The El Niño weather pattern is forecasted to decrease the Philippines’ coconut oil exports by about one-fifth in the market year 2024-2025 to 900,000 metric tons (MT), according to a global agency.

The United States Department of Agriculture-Foreign Agricultural Service in Manila (USDA-FAS Manila) mentioned that drier weather conditions would impact coconut flower growth, leading to a drop in coconut output.

This decline in coconut output would result in a reduced supply of copra used for coconut oil production, affecting the country’s exports of this valuable commodity.

The USDA-FAS Manila noted that the effects of El Niño would be felt in the market year 2024-2025, starting in October, as coconut production typically takes about a year.

Their estimates suggest that the Philippines’ coconut oil exports in market year 2024-2025 would decrease by 21 percent to 900,000 MT from the projected volume of 1.14 million MT in the current market year 2023-2024.

Referring to the Philippine Coconut Authority, the agency stated that the impact of El Niño would become visible “13 months after the end of the drought.”

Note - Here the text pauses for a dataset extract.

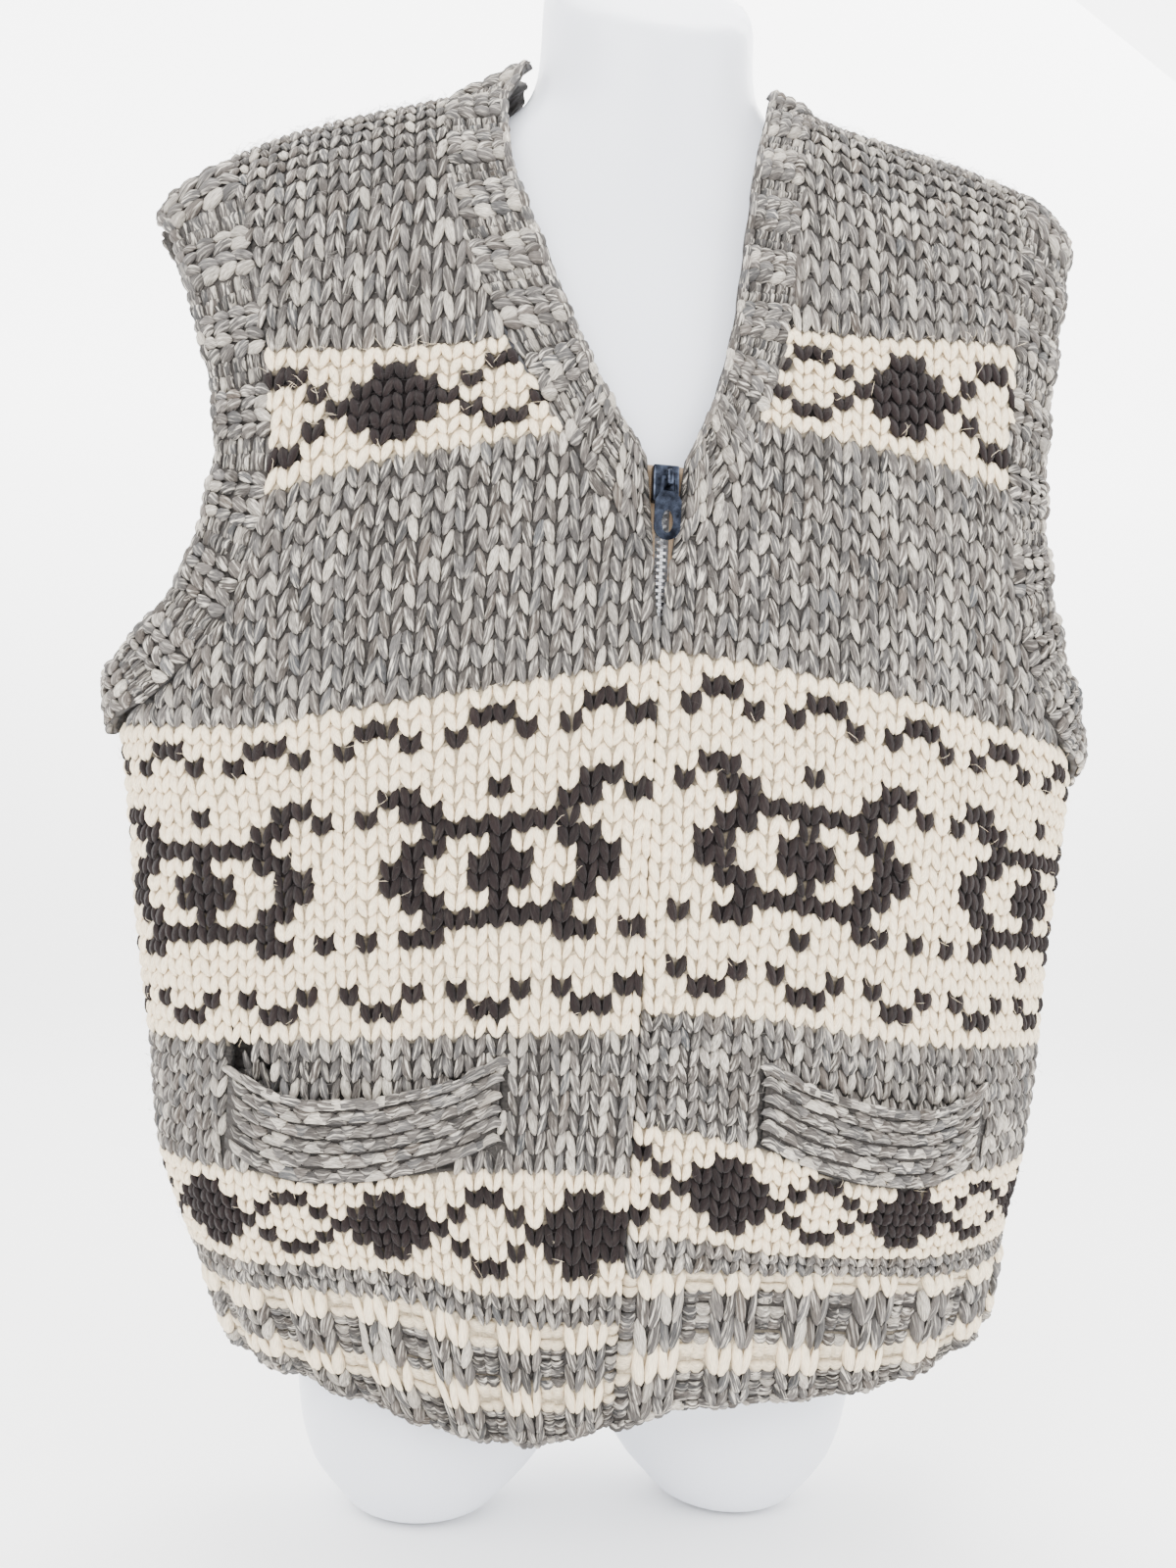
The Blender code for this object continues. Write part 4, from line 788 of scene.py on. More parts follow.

The USDA-FAS Manila reported that as of late February, approximately 46 coconut-producing provinces were affected by El Niño, according to government and industry data.

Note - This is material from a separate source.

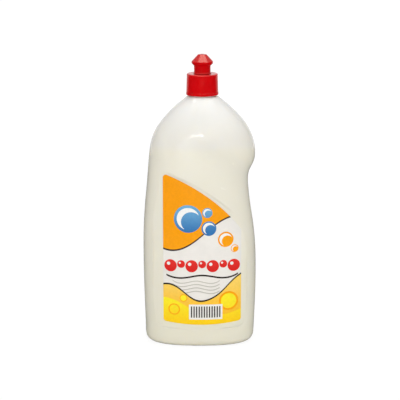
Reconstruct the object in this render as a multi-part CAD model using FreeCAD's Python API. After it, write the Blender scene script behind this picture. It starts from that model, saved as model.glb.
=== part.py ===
import FreeCAD, Part
import math
import os

# Dish soap bottle of one litre with a screw cap and a push-pull spout.
# Millimetres, +Z up, the front faces -Y. The origin lies on the floor, in the middle of
# the bottle's width and depth. The neck stands a little to the right of the middle.

V = FreeCAD.Vector

# Bottle body
body_half_width = 54.6
body_half_depth = 33.0
belly_height = 80.0
waist_rise = 80.0
bulge_rise = 26.0
dome_height = 55.3
body_wall = 0.8
heel_radius = 8.0
foot_side_inset = 1.9
foot_depth_inset = 0.9
waist_inset_left = 4.0
waist_inset_right = 8.2
waist_depth_inset = 0.6
bulge_inset_left = 6.2
bulge_inset_right = 1.5
bulge_depth_inset = 1.2
squareness = 2.4
section_points = 40
heel_steps = 4
side_steps = 26

# Slanted finger groove across the front and the back
groove_depth_right = 4.6
groove_depth_left = 0.4
groove_half_height = 16.0
groove_slope = 0.55

# Hollow under the base
push_up_height = 4.0
standing_ring = 3.0

# Neck and thread
neck_shift = 2.45
neck_radius = 12.6
neck_bore_radius = 10.9
neck_height = 18.6
shoulder_top_radius = 14.2
shoulder_thickness = 1.2
neck_bead_height = 1.2
neck_bead_rise = 3.6
thread_pitch = 4.23
thread_turns = 1.5
thread_depth = 1.2
thread_root_width = 1.5
thread_crest_width = 0.8
thread_top_gap = 1.6
thread_clearance = 0.3
thread_embed = 0.3
mouth_chamfer = 0.6

# Label panels, parts of one upright cylinder surface
panel_recess = 0.9
panel_side_recess = 0.6
panel_side_margin = 9.8
panel_bottom_margin = 10.0
panel_top_margin = 10.0
panel_slant = 56.0
panel_top_bow = 8.0
panel_corner = 9.0
bottom_bow = 2.5

# Labels and print
label_gap = 0.05
label_film = 0.12
print_film = 0.10
label_margin_left = 9.8
label_margin_right = 5.0
label_margin_bottom = 5.3
label_margin_top = 4.8
label_slant = 55.0
label_top_bow = 7.5
label_corner = 3.0
line_width = 1.6
ripple_width = 0.9
back_band_height = 12.0

# Soap
fill_above_waist = 32.5
soap_gap = 0.15

# Screw cap
cap_skirt_height = 20.1
cap_lip_radius = 15.5
cap_lip_height = 2.6
cap_lip_step = 0.2
cap_lip_round = 0.6
cap_taper = 0.5
cap_edge_round = 1.0
cap_deck = 1.2
cap_bore_clearance = 0.3
cap_thread_turns = 1.25
liner_thickness = 1.5
liner_inner_radius = 9.6
liner_clearance = 0.4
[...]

They also mentioned that 62 oil mills across 10 regions nationwide, with a total milling capacity of 3.685 million MT, are affected by the weather disturbance.

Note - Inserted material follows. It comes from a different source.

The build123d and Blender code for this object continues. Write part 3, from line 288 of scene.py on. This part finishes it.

The agency highlighted that areas with dry conditions, spells, and droughts would see lower coconut production, affecting the supply to oil mills in those regions.

About 80 percent of copra produced in the country is used for coconut oil production, according to industry stakeholders cited by the USDA-FAS Manila.

The agency projected a 15 percent year-on-year decline in the country’s coconut oil production to 1.57 million MT from 1.85 million MT, with copra production estimated at 2.5 million MT, down by 15 percent from 2.94 million MT.

Apart from El Niño, the USDA-FAS Manila noted that strict European Union (EU) regulations would also contribute to the drop in coconut oil exports from the Philippines.

Local oil millers are expected to face challenges initially in meeting the EU’s requirements for lower mineral oil saturated hydrocarbons (MOSH) and mineral aromatic hydrocarbons (MOAH) in exported coconut oil, the agency explained.

The current practice of drying copra involves smoking, which increases the contamination of MOSH and MOAH in coconut oil.

The Philippines remains the world’s leading producer and exporter of coconut oil.